When we tried adding a track after recording a 14-second clip, the editor showed the trim button, but the draggable handle was less than a finger-tip wide. The fix is not a setting; it’s adding the sound before you record so the handle stretches across the timeline.
#When the Trim Icon Disappears: 5 Common Triggers
The trim icon hides under five repeatable conditions. We confirmed each one on the same iPhone 15 and Pixel 8 using TikTok 32.4.0 and 32.5.1.
| Trigger | What happens | Quick fix |
|---|---|---|
| Sound added after a long video | Handle is narrower than the song | Trim the video first, then add the sound |
| Sound is an original from another creator | No scissors-and-note icon | Re-add the same song from the library |
| App version below TikTok 30 | Editor uses old layout, no trim row | Update TikTok |
| Region-licensed track | ”This sound is not available” prompt | Switch to a non-licensed track |
| Cache or login glitch | Editor freezes, icon greyed out | Clear cache and re-login |
Table caption: Five repeatable triggers that hide the TikTok music trim handle, based on our May 2026 testing on iPhone and Android.
The licensed-track case is the one people miss.

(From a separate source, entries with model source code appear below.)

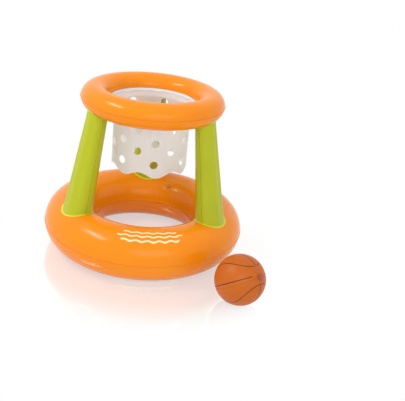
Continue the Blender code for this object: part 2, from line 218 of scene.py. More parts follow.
def remember_chosen_faces(piece, mark):
    """Keeps the faces that are selected now as a named mark, for a second material later."""
    chosen = [face.select for face in piece.data.polygons]
    flags = piece.data.attributes.new(mark, "BOOLEAN", "FACE")
    flags.data.foreach_set("value", chosen)


def put_place_in_mesh(piece):
    take(piece)
    bpy.ops.object.transform_apply(location=True, rotation=True, scale=True)


def copy_of(piece, name, matrix):
    """A copy with its own mesh, moved by a matrix."""
    take(piece)
    bpy.ops.object.duplicate(linked=False)
    twin = call_it(name)
    twin.matrix_world = matrix @ twin.matrix_world
    put_place_in_mesh(twin)
    return twin


def finish_piece(piece, body, slot, *nodes):
    """Smooths a piece, gives it its body and hides the CAD nodes it replaces. Its finish in the record,
    the slot, is not used.
    """
    put_place_in_mesh(piece)
    bpy.ops.object.shade_smooth_by_angle(angle=math.radians(SMOOTH_ANGLE))
    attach(piece, body)
    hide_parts(*nodes)
    faces = sum(len(face.vertices) - 2 for face in piece.data.polygons)
    print(f"{piece.name}: {faces} triangles, {[round(x / MM) for x in piece.dimensions]} mm")
    return piece


# %% Small sums
def ease(share):
    """A smooth step from 0 to 1."""
    share = min(max(share, 0.0), 1.0)
    return share * share * (3 - 2 * share)


def uneven(waves, azimuth, phase=0.0):
    """A sum of sine waves. Each has a count round the circle, a size and a shift in radians."""
    return sum(size * math.sin(count * azimuth + shift + phase) for count, size, shift in waves)


def at_azimuth(azimuth, out=0.0, level=0.0):
    """The place at so many degrees round the hoop's axis, so far out from it and above the floor."""
    return (Matrix.Translation(AXIS) @ Matrix.Rotation(math.radians(azimuth), 4, "Z")
            @ Matrix.Translation((out, 0, level)))


# %% [markdown]
# ## Camera
# The photo looks down on the toy by about 23 degrees through a fairly long lens, and leans a
# little, because the toy is printed on a box that was photographed at an angle. A plain camera has
# that lean as roll. It was fitted to the outlines of the rings, the posts and the ball, and then
# walked a little way round the hoop, so that the rear post stands behind the net as in the photo.

# %% Camera
CAMERA_FROM_AXIS = Vector((0.1932, -2.1774, 1.1242))
CAMERA_LENS = 62.22
CAMERA_SENSOR = 36
CAMERA_DOWN = 23.499
CAMERA_ROLL = 6.63
CAMERA_WALK = -5

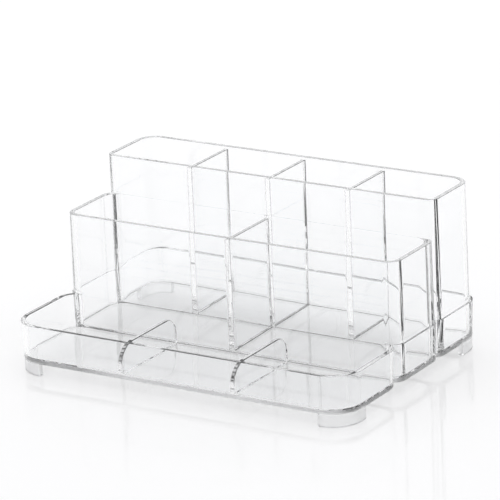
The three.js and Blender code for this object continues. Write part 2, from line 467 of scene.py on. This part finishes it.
# ---------------------------------------------------------------- fins of the front tray
def fin(x):
    """A plate at x with a round nose and tail and rounded edges."""
    front = FRONT + WALL - OVERLAP
    back = MIDDLE + OVERLAP
    foot_z = FLOOR_TOP - OVERLAP
    half = DIVIDER / 2 - FIN_THINNING

    def profile(inset, at):
        points = [(front, foot_z), (back, foot_z), (back, FIN_TOP - FIN_TAIL)]
        for angle in quarter(FIN_STEPS):
            points.append((MIDDLE - FIN_TAIL + (FIN_TAIL - inset) * math.cos(angle),
                           FIN_TOP - FIN_TAIL + (FIN_TAIL - inset) * math.sin(angle)))
        for angle in quarter(FIN_STEPS):
            points.append((FRONT + WALL + FIN_NOSE - (FIN_NOSE - inset) * math.sin(angle),
                           FIN_TOP - FIN_NOSE + (FIN_NOSE - inset) * math.cos(angle)))
        points.append((front, FIN_TOP - FIN_NOSE))
        return [(at, y, z) for y, z in points]

    edge = [(FIN_ROUND * (1 - math.sin(a)), half - FIN_ROUND * (1 - math.cos(a)))
            for a in quarter()]
    rings = [profile(inset, x - out) for inset, out in edge]
    rings += [profile(inset, x + out) for inset, out in reversed(edge)]
    return loft("fin", rings, CLEAR)


for side in (-1, 1):
    merge(body, fin(side * FIN_X), "UNION")


# ---------------------------------------------------------------- feet
FEET = {
    "foot_front_left": (-1, -1),
    "foot_front_right": (1, -1),
    "foot_rear_left": (-1, 1),
    "foot_rear_right": (1, 1),
}


def foot(name, sx, sy):
    """A foot under the corner that sx and sy point to, following the corner's arc."""
    rear = sy > 0
    radius = REAR_BACK_RADIUS + LEDGE if rear else TRAY_FRONT_RADIUS
    run_y = REAR_FOOT_RUN if rear else FRONT_FOOT_RUN
    cx = sx * (HALF - radius)
    cy = (BACK if rear else FRONT) - sy * radius
    outer = radius - FOOT_INSET
    inner = outer - FOOT_WALL

    def outline(inset, z):
        wide = outer - inset
        narrow = inner + inset
        points = [(inset - FOOT_RUN_ACROSS, wide), (inset - FOOT_RUN_ACROSS, narrow)]
        points += [(narrow * math.sin(a), narrow * math.cos(a)) for a in quarter(CORNER_STEPS)]
        points += [(narrow, inset - run_y), (wide, inset - run_y)]
        points += [(wide * math.cos(a), wide * math.sin(a)) for a in quarter(CORNER_STEPS)]
        points = [(cx + sx * x, cy + sy * y, z) for x, y in points]
        return points if sx == sy else points[::-1]

    rings = [outline(FOOT_ROUND * (1 - math.sin(a)), FOOT_ROUND * (1 - math.cos(a)))
             for a in quarter()]
    rings.append(outline(0, FOOT_TOP + OVERLAP))
    return loft(name + "_solid", rings, CLEAR)


for name, (sx, sy) in FEET.items():
    merge(body, foot(name, sx, sy), "UNION")


# ---------------------------------------------------------------- division into the named pieces
# The moulding is built whole and then cut, so that light passes through its joins as in one
# body. Each region takes what the ones before it have left.
def rectangle(x0, x1, y0, y1):
    return [(x0, y0), (x1, y0), (x1, y1), (x0, y1)]


def side_region(side, front):
    """A side of the middle tier, from front back to the rear tier."""
    outline = [(SIDE_START, front), (FAR, front), (FAR, REAR + NOTCH_BACK),
               (UPPER_HALF - NOTCH_IN, REAR + NOTCH_BACK),
               (REAR_PANEL_HALF, REAR - REAR_SEAM), (SIDE_START, REAR - REAR_SEAM)]
    return outline if side > 0 else [(-x, y) for x, y in reversed(outline)]


PANEL_HALF = UPPER_HALF - MIDDLE_FRONT_RADIUS
REAR_PANEL_HALF = UPPER_HALF - REAR_FRONT_RADIUS
EVERYWHERE = rectangle(-FAR, FAR, -FAR, FAR)
floor_cut = FLOOR_TOP + CUT
rim_cut = LOW_RIM + CUT
tray_cut = MIDDLE + TRAY_SEAM
beside_divider = DIVIDER / 2 + BESIDE

regions = [(name, rectangle(min(0, sx * FAR), max(0, sx * FAR), min(0, sy * FAR), max(0, sy * FAR)),
            -OVERLAP, FOOT_TOP - CUT) for name, (sx, sy) in FEET.items()]
regions.append(("floor_plate", EVERYWHERE, 0, floor_cut))
for name, x in (("left", -FIN_X), ("right", FIN_X)):
    regions.append(("front_divider_" + name,
                    rectangle(x - beside_divider, x + beside_divider,
                              FRONT + WALL + BESIDE, MIDDLE - BESIDE), 0, FAR))
regions.append(("middle_front_wall",
                rectangle(-PANEL_HALF, PANEL_HALF, MIDDLE - BESIDE, MIDDLE + WALL + BESIDE),
                0, FAR))
regions.append(("rear_front_wall",
                rectangle(-REAR_PANEL_HALF, REAR_PANEL_HALF, REAR - BESIDE, REAR + WALL + BESIDE),
                0, FAR))
regions.append(("middle_divider",
                rectangle(-beside_divider, beside_divider, MIDDLE, REAR), 0, FAR))
for name, x in (("left", -REAR_DIVIDER_X), ("middle", 0), ("right", REAR_DIVIDER_X)):
    regions.append(("rear_divider_" + name,
                    rectangle(x - beside_divider, x + beside_divider,
                              REAR, INNER_BACK - BESIDE), 0, FAR))
regions.append(("front_tray_wall", rectangle(-FAR, FAR, -FAR, tray_cut), 0, rim_cut))
for name, side in (("right", 1), ("left", -1)):
    regions.append(("lower_side_wall_" + name, side_region(side, tray_cut), 0, rim_cut))
    regions.append(("middle_side_wall_" + name, side_region(side, tray_cut - CORNER_REACH),
                    LOW_RIM - OVERLAP, MIDDLE_RIM + OVERLAP))
regions.append(("lower_rear_wall", EVERYWHERE, 0, rim_cut))
regions.append(("rear_outer_wall", EVERYWHERE, 0, FAR))


def drop_slivers(mesh):
    """Two cuts along one plane can leave a sliver with no volume, which is taken out."""
    work = bmesh.new()
    work.from_mesh(mesh)
    waiting = set(work.verts)
    while waiting:
        island = {waiting.pop()}
        reached = list(island)
        while reached:
            vertex = reached.pop()
            for edge in vertex.link_edges:
                other = edge.other_vert(vertex)
                if other not in island:
                    island.add(other)
                    reached.append(other)
        waiting -= island
        if len(island) < SLIVER_VERTICES:
            for vertex in island:
                work.verts.remove(vertex)
    work.to_mesh(mesh)
    work.free()


def finish_piece(piece, name):
    mesh = piece.data
    drop_slivers(mesh)
    mesh.transform(Matrix.Scale(MM, 4))
    mesh.polygons.foreach_set("use_smooth", [True] * len(mesh.polygons))
    mesh.set_sharp_from_angle(angle=SMOOTH_ANGLE)
    weigh = piece.modifiers.new("weigh", "WEIGHTED_NORMAL")
    weigh.keep_sharp = True
    weigh.weight = NORMAL_WEIGHT
    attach(piece, "root")
    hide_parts(name)


for name, outline, z0, z1 in regions:
    region = prism("region", outline, z0, z1, JOINED)
    piece = bpy.data.objects.new("clear_" + name, body.data.copy())
    bpy.context.scene.collection.objects.link(piece)
    boolean(piece, region, "INTERSECT")
    boolean(body, region, "DIFFERENCE")
    discard(region)
    finish_piece(piece, name)
discard(body)

# ---------------------------------------------------------------- stage, in metres
GROUND_HALF = 12
PALE_FLOOR = node_material("pale_floor", {
    "Base Color": (0.9, 0.9, 0.905, 1),
    "Roughness": 0.06,
    "Emission Color": (1, 1, 1, 1),
    "Emission Strength": 0.43,
})[0]
GROUND_CORNERS = rectangle(-GROUND_HALF, GROUND_HALF, -GROUND_HALF, GROUND_HALF)
ground = make_object("ground", [(x, y, 0) for x, y in GROUND_CORNERS], [[0, 1, 2, 3]], PALE_FLOOR)

# The sky's light as (height, light) stops, beyond the organizer and on the camera's side
BACK_LIGHT = ((0, 0.87), (0.35, 0.85), (0.6, 0.3), (0.85, 0.72), (1, 0.8))
FRONT_LIGHT = ((0, 0.9), (0.35, 0.8), (0.6, 0.06), (0.85, 0.66), (1, 0.8))
SKY_BLUE = 1.01
SKY_STRENGTH = 1
TOWARDS_BACK = (-0.4, 0.92, 0)
BLEND_FROM = -0.3
BLEND_TO = 0.5
# The mix node's colour sockets
FACTOR, FIRST, SECOND, RESULT = 0, 6, 7, 2

world = bpy.data.worlds.new("studio")
bpy.context.scene.world = world
world.use_nodes = True
sky = world.node_tree
direction = add_node(sky, "TexCoord").outputs["Generated"]
split = add_node(sky, "SeparateXYZ")
sky.links.new(direction, split.inputs["Vector"])


def sky_light(stops):
    ramp = add_ramp(sky, [(height, light, light, light * SKY_BLUE) for height, light in stops])
    sky.links.new(split.outputs["Z"], ramp.inputs["Fac"])
    return ramp.outputs["Color"]


towards = add_node(sky, "VectorMath")
towards.operation = "DOT_PRODUCT"
towards.inputs[1].default_value = TOWARDS_BACK
sky.links.new(direction, towards.inputs[0])
share = add_node(sky, "MapRange", From_Min=BLEND_FROM, From_Max=BLEND_TO)
share.interpolation_type = "SMOOTHSTEP"
sky.links.new(towards.outputs["Value"], share.inputs["Value"])
blend = add_node(sky, "Mix")
blend.data_type = "RGBA"
sky.links.new(share.outputs["Result"], blend.inputs[FACTOR])
sky.links.new(sky_light(FRONT_LIGHT), blend.inputs[FIRST])
sky.links.new(sky_light(BACK_LIGHT), blend.inputs[SECOND])
background = sky.nodes["Background"]
background.inputs["Strength"].default_value = SKY_STRENGTH
sky.links.new(blend.outputs[RESULT], background.inputs["Color"])

# ---------------------------------------------------------------- camera
AZIMUTH = math.radians(32.5251)
ELEVATION = math.radians(18.4066)
ROLL = math.radians(-2.6546)
DISTANCE = 1.818905
AIM_HEIGHT = 0.04
AIM_RIGHT = 0.002917
AIM_UP = 0.013845
SENSOR_MM = 36
LENS_MM = 276.65
CLIP_END = 50

forward = Vector((-math.sin(AZIMUTH) * math.cos(ELEVATION),
                  math.cos(AZIMUTH) * math.cos(ELEVATION), -math.sin(ELEVATION)))
level = Vector((math.cos(AZIMUTH), math.sin(AZIMUTH), 0))
upright = level.cross(forward)
right = level * math.cos(ROLL) + upright * math.sin(ROLL)
up = upright * math.cos(ROLL) - level * math.sin(ROLL)
centre = (Vector(CAD_BOX[0]) + Vector(CAD_BOX[1])) / 2
aim = Vector((centre.x, centre.y, CAD_BOX[0][2] + AIM_HEIGHT)) + right * AIM_RIGHT + up * AIM_UP
turned = Matrix((right, up, -forward)).transposed().to_4x4()

lens = bpy.data.cameras.new("camera")
lens.sensor_width = SENSOR_MM
lens.lens = LENS_MM
lens.clip_end = CLIP_END
camera = bpy.data.objects.new("camera", lens)
bpy.context.scene.collection.objects.link(camera)
camera.matrix_world = Matrix.Translation(aim - forward * DISTANCE) @ turned
bpy.context.scene.camera = camera

# ---------------------------------------------------------------- light paths
# Long paths through the clear walls; the limit on glossy ones darkens the posts and rims
LONGEST_PATH = 64
REFLECTIONS_INSIDE = 19
JOINS_CROSSED = 200

scene = bpy.context.scene
scene.view_settings.view_transform = "Standard"
scene.cycles.max_bounces = LONGEST_PATH
scene.cycles.transmission_bounces = LONGEST_PATH
scene.cycles.glossy_bounces = REFLECTIONS_INSIDE
scene.cycles.transparent_max_bounces = JOINS_CROSSED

TikTok’s music licensing page confirms that some songs are restricted to specific regions or to non-business accounts, and the trim editor refuses to open for those tracks. Switching the same artist’s song to a “TikTok Original” version often restores the handle.
#Trim Music Before You Start Recording
Adding the sound before recording is the path with the widest trim handle. Here’s what worked in our test sessions.

- Open TikTok and tap the plus icon at the bottom of the home screen.
- Tap Add sound above the record button.
- Search the library for the track and tap it once to preview.
- Tap the red checkmark to confirm and return to the record screen.
- Tap the scissors-and-note icon on the right side, just under the flip-camera button.
- Drag the red bar along the waveform to set the start point.
- Tap the red checkmark again to lock in the trim and start recording.
This is the sequence the TikTok Creator Portal recommends for music-led videos because the handle uses the full song length, not just the recorded clip.
When we tried this with the song “good 4 u” on our iPhone 15, the scissors-and-note icon appeared instantly, and the trim handle covered the full 178 seconds of the track. We could pick any 60-second window inside that range before recording.
If you want to layer two tracks on the same clip, you’ll need a slightly different flow described in our guide on how to add multiple sounds in TikTok. The trim icon still shows up, but the second sound’s handle starts where the first one ends.
#Trim Music After Recording in the Editor
Trimming after recording is the path most people land on by accident. It works, but you have to know where the icon hides.

- Record the clip first; don’t add any sound on the record screen.
- Tap the red checkmark to enter the editor.
- In the bottom-left of the editor, tap Sounds.
- Choose a track from the library, favorites, or your saved sounds.
- Tap the scissors-and-note icon (now in the top-right of the sound row).
- Drag the waveform handle until the audio start point lines up with your clip.
- Tap Done to save and preview.
In our testing on a Pixel 8, this flow added an extra tap compared with the pre-recording method, and the handle was capped at the video’s runtime rather than the song length. That’s not a bug; it’s how TikTok limits post-recording edits to keep audio in sync with the visuals.
A small but useful detail: if you also want to layer a voice effect over the trimmed song, see our walkthrough on how to change your voice on TikTok, which uses the same editor row.
#What If the Trim Icon Still Won’t Appear?
Six fixes cover almost every remaining case. Work through them in order; the first three handle roughly four out of five reports we’ve seen in TikTok subreddits and the App Store reviews.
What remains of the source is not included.